Some thoughts on this:

About twice per task an expensive DB-query is run, "SELECT * FROM ACT_RU_EXECUTION WHERE PROC_INST_ID_ = ‘2e2b8730-2eab-11e8-b9c4-7ed37dcdf91e’; "

Yes, that can be expensive. You can consider distributing the single tasks among more process instances to make individual selects return less data. The same goes for insertion. With 20,000 instances in one multi-instance activity, you have a single transaction that inserts all those entries in ACT_RU_EXT_TASK and ACT_RU_JOB. I believe partitioning those could make sense.

It may also make sense to make those tests with the database you plan on using in production.
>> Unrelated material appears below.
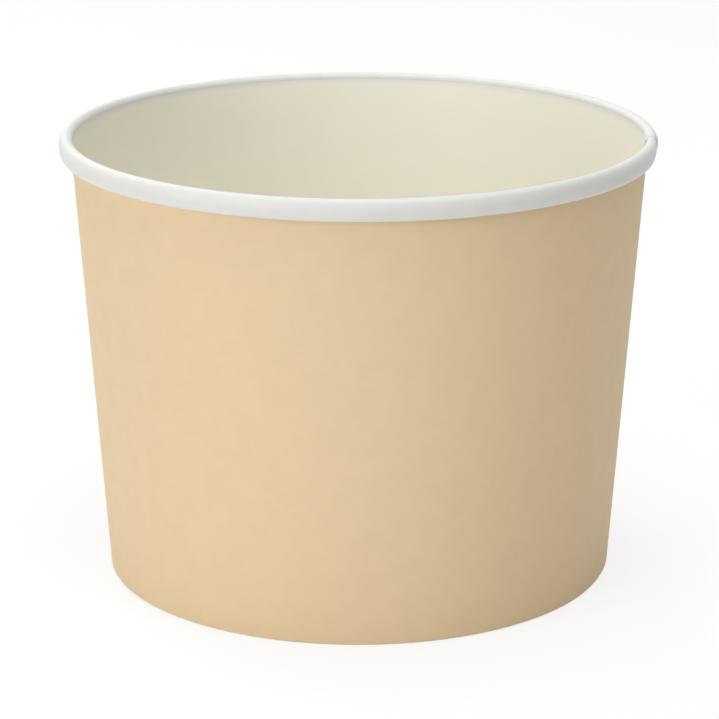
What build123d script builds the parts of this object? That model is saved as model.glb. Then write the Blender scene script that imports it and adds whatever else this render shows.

H2 is not so well suited for performance tests in our experience.

Can you tell why the query returns no results?


It may also make sense to make those tests with the database you plan on using in production. H2 is not so well suited for performance tests in our experience.

I’ve tried it with Postgres as well, made no differences here.

Can you tell why the query returns no results?

It’s the sub-select. Most of the times there is at least one job for the same process-instance-id still in progress. So it does not acquire any new jobs.

So my current temporary conclusions are:

  1. Mulit-Instance per se becomes very slow when using it with tens of thousands of multi-instances. Re-model your processes (~ more independent process-instances instead of a big one orchestrating everything) so you do not run into these situations.
  2. On the one hand you should use "camunda:exclusive=true" to allow the process-engine to join the multi-instances executions trouble-free. On the other hand this blocks you from scaling out on multi-instances as no new jobs are acquired as long as one is still running.